A baby's brain grows more while in the womb than at any time in a child's life. Life Before Birth: The Hidden Script That Rules Our Lives is a valuable guide to creating healthier babies and offers insight into healing our early primal wounds. Dr. Janov integrates the most recent scientific research about prenatal development with the psychobiological reality that these early experiences do cast a long shadow over our entire lifespan. With a wealth of experience and a history of successful psychotherapeutic treatment, Dr. Janov is well positioned to speak with clarity and precision on a topic that remains critically important.
Paula Thomson, PsyD, Associate Professor, California State University, Northridge & Professor Emeritus, York University

"I am enthralled.
Dr. Janov has crafted a compelling and prophetic opus that could rightly dictate
PhD thesis topics for decades to come. Devoid of any "New Age" pseudoscience,
this work never strays from scientific orthodoxy and yet is perfectly accessible and
downright fascinating to any lay person interested in the mysteries of the human psyche."
Dr. Bernard Park, MD, MPH

His new book “Life Before Birth: The Hidden Script that Rules Our Lives” shows that primal therapy, the lower-brain therapeutic method popularized in the 1970’s international bestseller “Primal Scream” and his early work with John Lennon, may help alleviate depression and anxiety disorders, normalize blood pressure and serotonin levels, and improve the functioning of the immune system.

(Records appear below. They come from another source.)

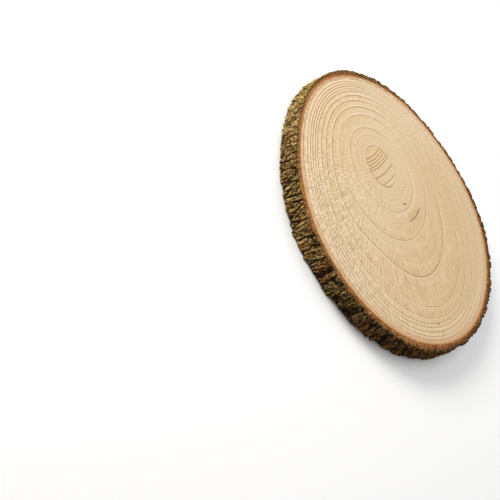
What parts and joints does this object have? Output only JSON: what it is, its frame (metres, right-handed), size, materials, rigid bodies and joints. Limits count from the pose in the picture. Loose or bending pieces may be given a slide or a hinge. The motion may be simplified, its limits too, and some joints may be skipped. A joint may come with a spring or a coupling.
{
  "type": "wood slice",
  "caption": "Round slice sawn across a small trunk, flat on both faces, with growth rings in pale wood and its furrowed bark left on around the rim.",
  "frame": {"origin": "middle of the sawn underside, on the surface that the slice lies on", "axes": "+Z along the trunk, out of the upper sawn face; X and Y across the slice"},
  "size_m": [0.2475, 0.2489, 0.018],
  "materials": {
    "wood": "pale sawn end grain, lightly sanded, matt, with darker growth rings around an off-centre pith",
    "bark": "rough dry bark, dark brown in its furrows and olive brown on its plates, red-brown where it is sawn"
  },
  "bodies": {
    "root": {"wood": "wood", "bark": "bark"}
  },
  "joints": []
}
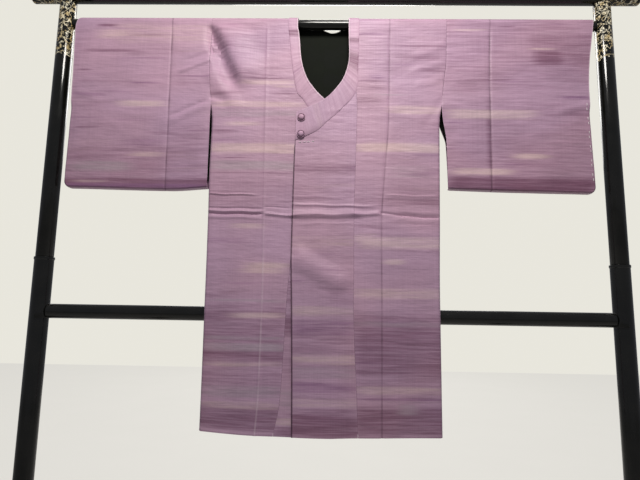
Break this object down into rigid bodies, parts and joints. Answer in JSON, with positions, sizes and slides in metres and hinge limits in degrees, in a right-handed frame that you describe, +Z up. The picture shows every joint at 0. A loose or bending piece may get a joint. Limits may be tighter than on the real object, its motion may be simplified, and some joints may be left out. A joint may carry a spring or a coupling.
{
  "type": "michiyuki coat on a kimono stand",
  "caption": "Mauve silk michiyuki coat with a curved V neck band and dome buttons, hung by its sleeves on a black tube kimono stand.",
  "frame": {"origin": "on the floor, midway between the stand's feet", "axes": "+Z up, the coat's fronts face -Y, the wearer's left is at +X"},
  "size_m": [1.57, 0.48, 1.702],
  "materials": {
    "mauve_silk": "soft sheen, slubbed, streaked across",
    "band_silk": "soft sheen, slubbed, streaked across",
    "dark_lining": "smooth, dull sheen",
    "button_silk": "smooth, soft sheen",
    "black_lacquered_tube": "gloss"
  },
  "bodies": {
    "root": {"body_right": "mauve_silk", "body_left": "mauve_silk", "overlap_left": "mauve_silk", "overlap_right": "mauve_silk", "collar_left": "band_silk", "collar_right": "band_silk", "collar_back": "band_silk", "sleeve_right": "mauve_silk", "sleeve_left": "mauve_silk", "lining_body_right": "dark_lining", "lining_body_left": "dark_lining", "lining_sleeve_right": "dark_lining", "lining_sleeve_left": "dark_lining", "button_upper": "button_silk", "button_lower": "button_silk", "post_lower_right": "black_lacquered_tube", "post_lower_left": "black_lacquered_tube", "post_upper_right": "black_lacquered_tube", "post_upper_left": "black_lacquered_tube", "foot_right": "black_lacquered_tube", "foot_left": "black_lacquered_tube", "beam": "black_lacquered_tube", "sleeve_rod": "black_lacquered_tube", "middle_rail": "black_lacquered_tube"}
  },
  "joints": []
}
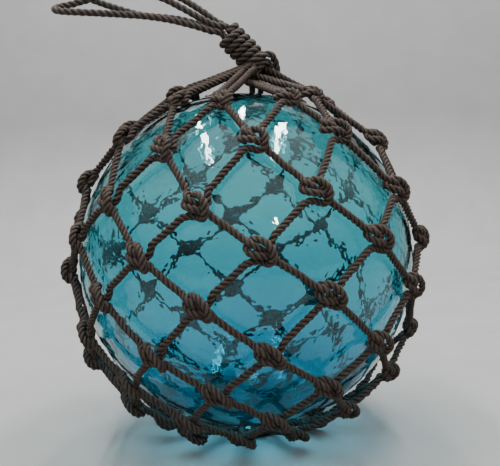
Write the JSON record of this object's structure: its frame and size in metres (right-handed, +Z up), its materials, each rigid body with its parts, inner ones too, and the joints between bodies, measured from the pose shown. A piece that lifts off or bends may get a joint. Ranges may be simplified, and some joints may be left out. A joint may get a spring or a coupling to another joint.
{
  "type": "glass float ball",
  "caption": "Hollow glass net float: a sealed blown glass ball in a knotted rope net, drawn up under a lashing with two hanging loops.",
  "frame": {"origin": "middle of the underside, under the rope ring that the float stands on; the loops are not counted", "axes": "+Z up through the crown of the net, -Y the front, +X to the right; the hanging loops stand out towards -X"},
  "size_m": [0.3328, 0.333, 0.4221],
  "materials": {
    "aqua_glass": "thin wavy hand-blown glass, aqua blue, glossy",
    "rope": "three-strand twisted rope, dark tarred brown, dull"
  },
  "bodies": {
    "root": {"glass_ball": "aqua_glass", "net": "rope", "drawstring_lashing": "rope", "hanging_loop_front": "rope", "hanging_loop_back": "rope"}
  },
  "joints": []
}
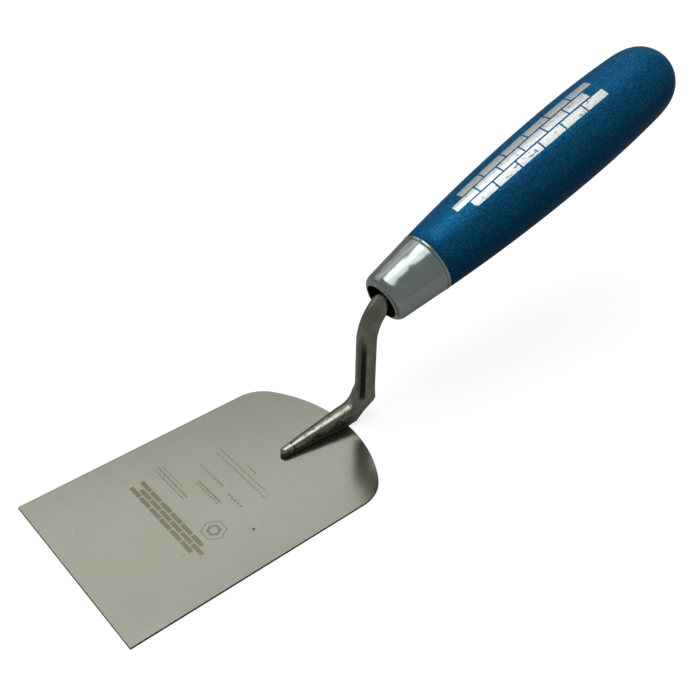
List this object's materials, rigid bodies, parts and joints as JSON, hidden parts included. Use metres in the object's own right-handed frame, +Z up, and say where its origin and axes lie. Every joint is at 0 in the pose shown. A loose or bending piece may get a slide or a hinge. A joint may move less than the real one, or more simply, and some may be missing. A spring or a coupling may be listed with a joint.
{
  "type": "plasterer's square-front trowel",
  "caption": "Small flat trowel with a straight working edge, a cranked steel neck welded to the blade, a plated ferrule and a turned, painted wooden handle.",
  "frame": {"origin": "middle of the blade's flat underside, halfway between the working edge and the top of the rear arch", "axes": "+X from the working edge towards the handle, +Z up from the blade's underside, +Y to the left when looking along +X"},
  "size_m": [0.2276, 0.06, 0.0892],
  "materials": {
    "blade_steel": "satin-ground stainless sheet",
    "forged_steel": "forged and tumbled, dark with burnished ridges",
    "weld_metal": "spot-weld nugget",
    "zinc_plate": "bright zinc plate over drawn steel",
    "painted_wood": "satin petrol-blue paint over turned wood"
  },
  "bodies": {
    "root": {"blade": "blade_steel", "neck": "forged_steel", "foot_welds": "weld_metal", "ferrule": "zinc_plate", "handle": "painted_wood"}
  },
  "joints": []
}
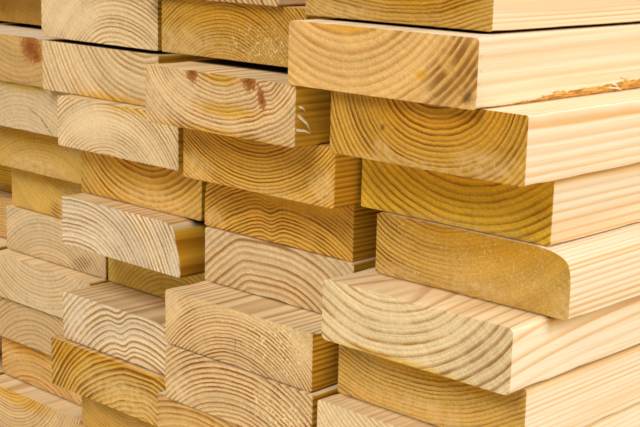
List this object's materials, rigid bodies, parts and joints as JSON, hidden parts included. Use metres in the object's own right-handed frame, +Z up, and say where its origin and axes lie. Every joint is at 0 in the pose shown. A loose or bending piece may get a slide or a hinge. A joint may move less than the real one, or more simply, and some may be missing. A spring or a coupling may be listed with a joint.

One of the book’s most intriguing theories is that fetal imprinting, an evolutionary strategy to prepare children to cope with life, establishes a permanent set-point in a child's physiology. Baby's born to mothers highly anxious during pregnancy, whether from war, natural disasters, failed marriages, or other stressful life conditions, may thus be prone to mental illness and brain dysfunction later in life. Early traumatic events such as low oxygen at birth, painkillers and antidepressants administered to the mother during pregnancy, poor maternal nutrition, and a lack of parental affection in the first years of life may compound the effect.
In making the case for a brand-new, unified field theory of psychotherapy, Dr. Janov weaves together the evolutionary theories of Jean Baptiste Larmarck, the fetal development studies of Vivette Glover and K.J.S. Anand, and fascinating new research by the psychiatrist Elissa Epel suggesting that telomeres—a region of repetitive DNA critical in predicting life expectancy—may be significantly altered during pregnancy.
After explaining how hormonal and neurologic processes in the womb provide a blueprint for later mental illness and disease, Dr. Janov charts a revolutionary new course for psychotherapy. He provides a sharp critique of cognitive behavioral therapy, psychoanalysis, and other popular “talk therapy” models for treating addiction and mental illness, which he argues do not reach the limbic system and brainstem, where the effects of early trauma are registered in the nervous system.
“Life Before Birth: The Hidden Script that Rules Our Lives” is scheduled to be published by NTI Upstream in October 2011, and has tremendous implications for the future of modern psychology, pediatrics, pregnancy, and women’s health.